- _Goal_:
Go through the listing and copy every line word for word.

******************************

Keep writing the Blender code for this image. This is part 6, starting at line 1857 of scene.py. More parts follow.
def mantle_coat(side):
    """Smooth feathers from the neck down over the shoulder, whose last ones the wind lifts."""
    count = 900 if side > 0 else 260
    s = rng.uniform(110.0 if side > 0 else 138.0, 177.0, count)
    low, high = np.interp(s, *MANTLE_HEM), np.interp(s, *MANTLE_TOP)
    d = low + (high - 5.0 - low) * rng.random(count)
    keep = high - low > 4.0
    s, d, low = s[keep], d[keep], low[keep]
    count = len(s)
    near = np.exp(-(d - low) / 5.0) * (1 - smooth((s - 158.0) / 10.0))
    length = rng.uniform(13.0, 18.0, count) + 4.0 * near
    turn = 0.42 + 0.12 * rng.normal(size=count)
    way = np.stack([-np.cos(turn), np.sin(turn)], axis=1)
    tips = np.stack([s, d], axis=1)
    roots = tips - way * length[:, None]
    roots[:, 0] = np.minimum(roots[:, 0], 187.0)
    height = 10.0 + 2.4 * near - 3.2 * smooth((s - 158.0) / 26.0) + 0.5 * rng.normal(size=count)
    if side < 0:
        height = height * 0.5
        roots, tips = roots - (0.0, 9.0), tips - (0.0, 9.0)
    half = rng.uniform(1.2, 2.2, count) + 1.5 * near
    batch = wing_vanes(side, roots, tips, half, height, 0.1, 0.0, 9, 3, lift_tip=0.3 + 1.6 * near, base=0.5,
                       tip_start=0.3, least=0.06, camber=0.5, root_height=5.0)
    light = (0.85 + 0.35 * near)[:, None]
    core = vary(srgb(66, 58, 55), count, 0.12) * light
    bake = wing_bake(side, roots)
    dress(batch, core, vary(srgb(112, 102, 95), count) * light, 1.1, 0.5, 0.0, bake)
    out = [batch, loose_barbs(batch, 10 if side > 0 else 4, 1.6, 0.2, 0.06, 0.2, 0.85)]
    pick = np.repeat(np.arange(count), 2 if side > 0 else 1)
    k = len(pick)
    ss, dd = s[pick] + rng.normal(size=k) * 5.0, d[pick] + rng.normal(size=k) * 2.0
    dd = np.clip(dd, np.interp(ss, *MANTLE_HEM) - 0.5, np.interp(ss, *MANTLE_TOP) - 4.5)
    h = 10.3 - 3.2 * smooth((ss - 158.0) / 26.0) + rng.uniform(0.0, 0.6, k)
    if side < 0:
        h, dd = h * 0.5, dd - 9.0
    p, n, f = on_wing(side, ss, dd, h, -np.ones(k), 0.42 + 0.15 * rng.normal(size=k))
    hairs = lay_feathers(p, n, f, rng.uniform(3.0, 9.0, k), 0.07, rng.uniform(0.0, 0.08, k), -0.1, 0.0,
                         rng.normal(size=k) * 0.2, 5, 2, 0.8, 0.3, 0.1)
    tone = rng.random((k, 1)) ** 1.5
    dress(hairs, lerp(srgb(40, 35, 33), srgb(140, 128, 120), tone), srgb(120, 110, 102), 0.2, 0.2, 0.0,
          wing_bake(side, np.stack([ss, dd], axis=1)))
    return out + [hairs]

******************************

- _Correct output_:
Keep writing the Blender code for this image. This is part 6, starting at line 1857 of scene.py. More parts follow.
def mantle_coat(side):
    """Smooth feathers from the neck down over the shoulder, whose last ones the wind lifts."""
    count = 900 if side > 0 else 260
    s = rng.uniform(110.0 if side > 0 else 138.0, 177.0, count)
    low, high = np.interp(s, *MANTLE_HEM), np.interp(s, *MANTLE_TOP)
    d = low + (high - 5.0 - low) * rng.random(count)
    keep = high - low > 4.0
    s, d, low = s[keep], d[keep], low[keep]
    count = len(s)
    near = np.exp(-(d - low) / 5.0) * (1 - smooth((s - 158.0) / 10.0))
    length = rng.uniform(13.0, 18.0, count) + 4.0 * near
    turn = 0.42 + 0.12 * rng.normal(size=count)
    way = np.stack([-np.cos(turn), np.sin(turn)], axis=1)
    tips = np.stack([s, d], axis=1)
    roots = tips - way * length[:, None]
    roots[:, 0] = np.minimum(roots[:, 0], 187.0)
    height = 10.0 + 2.4 * near - 3.2 * smooth((s - 158.0) / 26.0) + 0.5 * rng.normal(size=count)
    if side < 0:
        height = height * 0.5
        roots, tips = roots - (0.0, 9.0), tips - (0.0, 9.0)
    half = rng.uniform(1.2, 2.2, count) + 1.5 * near
    batch = wing_vanes(side, roots, tips, half, height, 0.1, 0.0, 9, 3, lift_tip=0.3 + 1.6 * near, base=0.5,
                       tip_start=0.3, least=0.06, camber=0.5, root_height=5.0)
    light = (0.85 + 0.35 * near)[:, None]
    core = vary(srgb(66, 58, 55), count, 0.12) * light
    bake = wing_bake(side, roots)
    dress(batch, core, vary(srgb(112, 102, 95), count) * light, 1.1, 0.5, 0.0, bake)
    out = [batch, loose_barbs(batch, 10 if side > 0 else 4, 1.6, 0.2, 0.06, 0.2, 0.85)]
    pick = np.repeat(np.arange(count), 2 if side > 0 else 1)
    k = len(pick)
    ss, dd = s[pick] + rng.normal(size=k) * 5.0, d[pick] + rng.normal(size=k) * 2.0
    dd = np.clip(dd, np.interp(ss, *MANTLE_HEM) - 0.5, np.interp(ss, *MANTLE_TOP) - 4.5)
    h = 10.3 - 3.2 * smooth((ss - 158.0) / 26.0) + rng.uniform(0.0, 0.6, k)
    if side < 0:
        h, dd = h * 0.5, dd - 9.0
    p, n, f = on_wing(side, ss, dd, h, -np.ones(k), 0.42 + 0.15 * rng.normal(size=k))
    hairs = lay_feathers(p, n, f, rng.uniform(3.0, 9.0, k), 0.07, rng.uniform(0.0, 0.08, k), -0.1, 0.0,
                         rng.normal(size=k) * 0.2, 5, 2, 0.8, 0.3, 0.1)
    tone = rng.random((k, 1)) ** 1.5
    dress(hairs, lerp(srgb(40, 35, 33), srgb(140, 128, 120), tone), srgb(120, 110, 102), 0.2, 0.2, 0.0,
          wing_bake(side, np.stack([ss, dd], axis=1)))
    return out + [hairs]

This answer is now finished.